There is no denying something like Rose’s Turn from GYPSY as being the mother-load of ultimate 11 O’clock numbers…but I have always had a certain fondness for the number that Jerry Herman gave Angela Lansbury in MAME. As is pretty well known, MAME is about a wacky care-free lady who takes in her dead brother’s orphaned son Patrick and despite his expressed wishes to not lavish him in her lifestyle, she puts him into it full force…but by the end of the show, when Patrick is slipping away and may be marrying into a stuffy society family, Mame questions how she raised her young nephew and thus wonders what would happen if she had another chance to raise this young “boy with the bugle”. Outside of Lansbury, I also quite loved the cover done by the delicious Edyie Gorme, for which she won a Grammy. 

 

#16JUST ONE STEP from Songs for a New World (Jason Robert Brown)

-As someone who is a character actor and tends to enjoy a lot of the songs that don’t get as much notice as some of the “hits” of various productions, it was no surprise that I was drawn to the songs sung by Woman #2 in JRB’s SONGS FOR A NEW WORLD when compared to those that were sung by Man or Woman #1. The Women #2 track, originally performed by the amazing Jessica Molaskey, is both fun and dramatic and she gets to run the gamut. While she makes you gasp in awe with The Flagmaker or Stars and the Moon, she will make you laugh as a scorned wife standing on a ledge threatening to jump in Just One Step, a very jazzy and peppy mental breakdown song of a different variety. A lot of people remember the song as the “Murray” song as the character bemoans “Murray! I am out here Murray!” Lastly, I think the song represents the best example of the type of song that makes me wish I could be a woman for an evening to portray this role…or maybe just participate in a Broadway Backwards event. 

 

#15-A LITTLE PRIEST from Sweeney Todd (Stephen Sondheim)
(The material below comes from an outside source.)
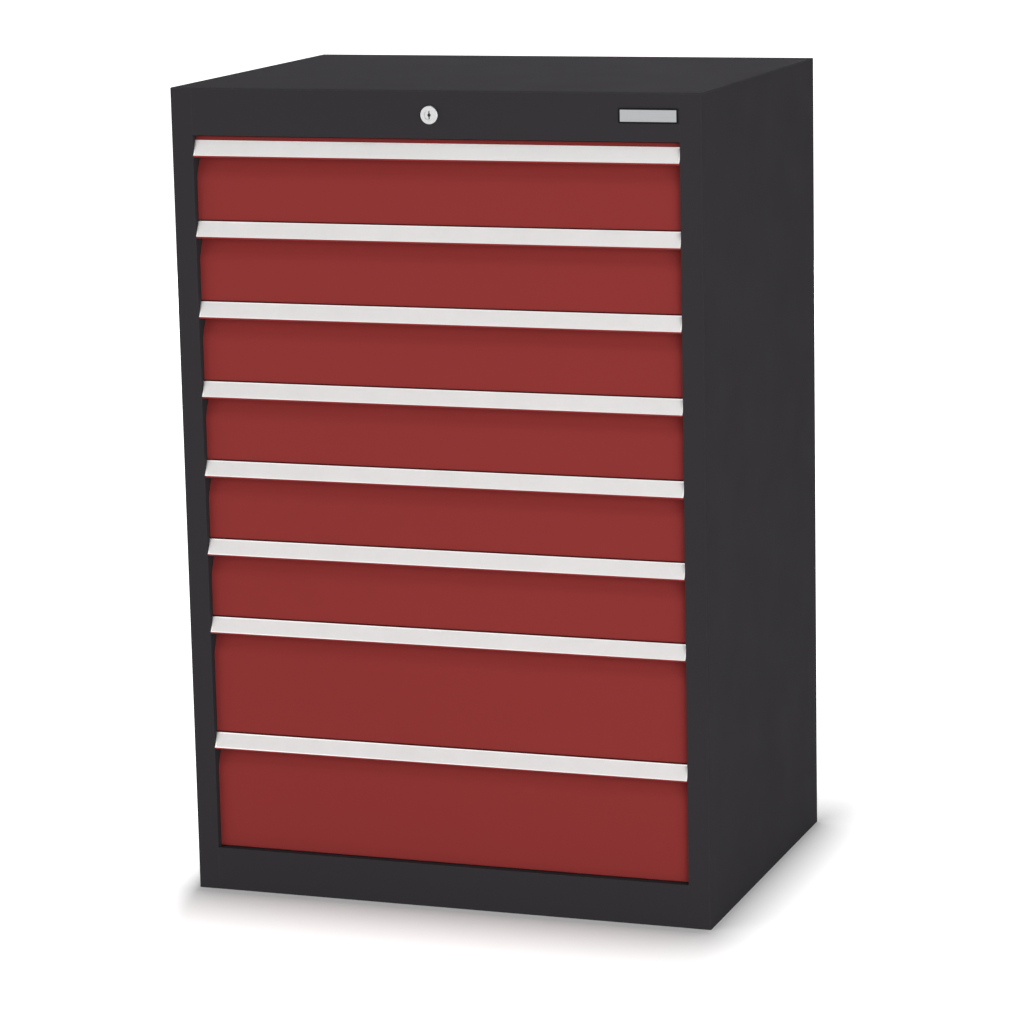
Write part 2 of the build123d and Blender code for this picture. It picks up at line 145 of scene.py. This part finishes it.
def makePowderCoat():
    # baked powder paint: a soft orange peel, a fine grain over it, slow drifts of tone, and paler edges that are
    # partly rubbed wear and partly a painted highlight
    group, entry, result = shadeGroup(
        "powderCoat",
        [("Colour", "Color", (0.5, 0.5, 0.5, 1)), ("Rubbed And Highlit Colour", "Color", (0.6, 0.6, 0.6, 1)),
         ("Peel Scale", "Float", 420.0), ("Grain Scale", "Float", 1900.0), ("Drift", "Float", 0.06),
         ("Edge Wear And Highlight", "Float", 0.4), ("Edge Width", "Float", 0.0012), ("Dust", "Float", 0.1),
         ("Roughness", "Float", 0.45)],
        [("Color", "Color"), ("Roughness", "Float"), ("Height", "Float")])
    pattern = coatPattern
    given = entry.outputs
    place = addNode(group, "TexCoord").outputs["Object"]
    peel = speckle(group, place, given["Peel Scale"], 1.0)
    grain = speckle(group, place, given["Grain Scale"], 2.0, 0.6)
    drift = speckle(group, place, pattern["driftScale"], 3.0, 0.55)
    smudge = speckle(group, place, pattern["smudgeScale"], 4.0, 0.6)
    scuff = speckle(group, place, pattern["scuffScale"], 3.0, 0.7)

    # paler edges, partly rubbed wear and partly a painted highlight along every edge
    rounded = addNode(group, "Bevel", {"samples": pattern["bevelSamples"]}, Radius=given["Edge Width"]).outputs[0]
    surface = addNode(group, "NewGeometry")
    turned = vectorMaths(group, "DOT_PRODUCT", rounded, surface.outputs["Normal"]).outputs["Value"]
    edge = spread(group, turned, pattern["turnedRange"], (0.0, 1.0))
    patchy = spread(group, scuff, (0.38, 0.62), pattern["patchiness"])
    wearAndHighlight = maths(group, "MULTIPLY", maths(group, "MULTIPLY", edge, patchy), given["Edge Wear And Highlight"], True)

    drifted = maths(group, "MULTIPLY", maths(group, "SUBTRACT", drift, 0.5), given["Drift"])
    grained = spread(group, grain, (0.3, 0.7), pattern["grainSwing"])
    tone = maths(group, "ADD", maths(group, "ADD", drifted, 1.0), grained)
    wornAndHighlit = mixColours(group, wearAndHighlight, scaled(group, given["Colour"], tone), given["Rubbed And Highlit Colour"])
    facing = addNode(group, "SeparateXYZ", None, Vector=surface.outputs["Normal"]).outputs["Z"]
    lying = maths(group, "MULTIPLY", spread(group, facing, pattern["upward"], (0.0, 1.0)),
                  spread(group, smudge, (0.35, 0.7), (0.1, 1.0)))
    dust = maths(group, "MULTIPLY", lying, given["Dust"], True)
    group.links.new(mixColours(group, dust, wornAndHighlit, pattern["dustColour"]), result.inputs["Color"])

    smudged = maths(group, "ADD", given["Roughness"], spread(group, smudge, (0.3, 0.7), pattern["roughSwing"]))
    rough = maths(group, "ADD", smudged, maths(group, "MULTIPLY", wearAndHighlight, pattern["rubbedRoughness"]), True)
    group.links.new(rough, result.inputs["Roughness"])
    height = maths(group, "ADD", maths(group, "MULTIPLY", peel, pattern["peelShare"]),
                   maths(group, "MULTIPLY", grain, 1 - pattern["peelShare"]))
    group.links.new(height, result.inputs["Height"])
    return group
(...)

These two people are suggesting that they murder anyone and everyone just to both service Sweeney Todd’s revenge streak and to also give Mrs. Lovett an endless supply of meat for her precious pies…and you’d think it was the most delightful song by just hearing the melody by itself. This sweetly sinister song is an Act One closer that truly sets us up for the game changer that is Act Two…and we get a lot of clever and fun wordplay based on how various kinds of people would taste based on their particular career field…for example, the titular priest (“Then again they don’t commit sins of the flesh, so it’s pretty fresh”) or the humorous General (“With or without his privates”). It must also be said that a lot of these contributions could also be a contribution of book writer Hugh Wheeler…and the whole scene itself is a masterwork.

 

#14-THE MEEK SHALL INHERIT from Little Shop of Horrors (Menken/Ashman)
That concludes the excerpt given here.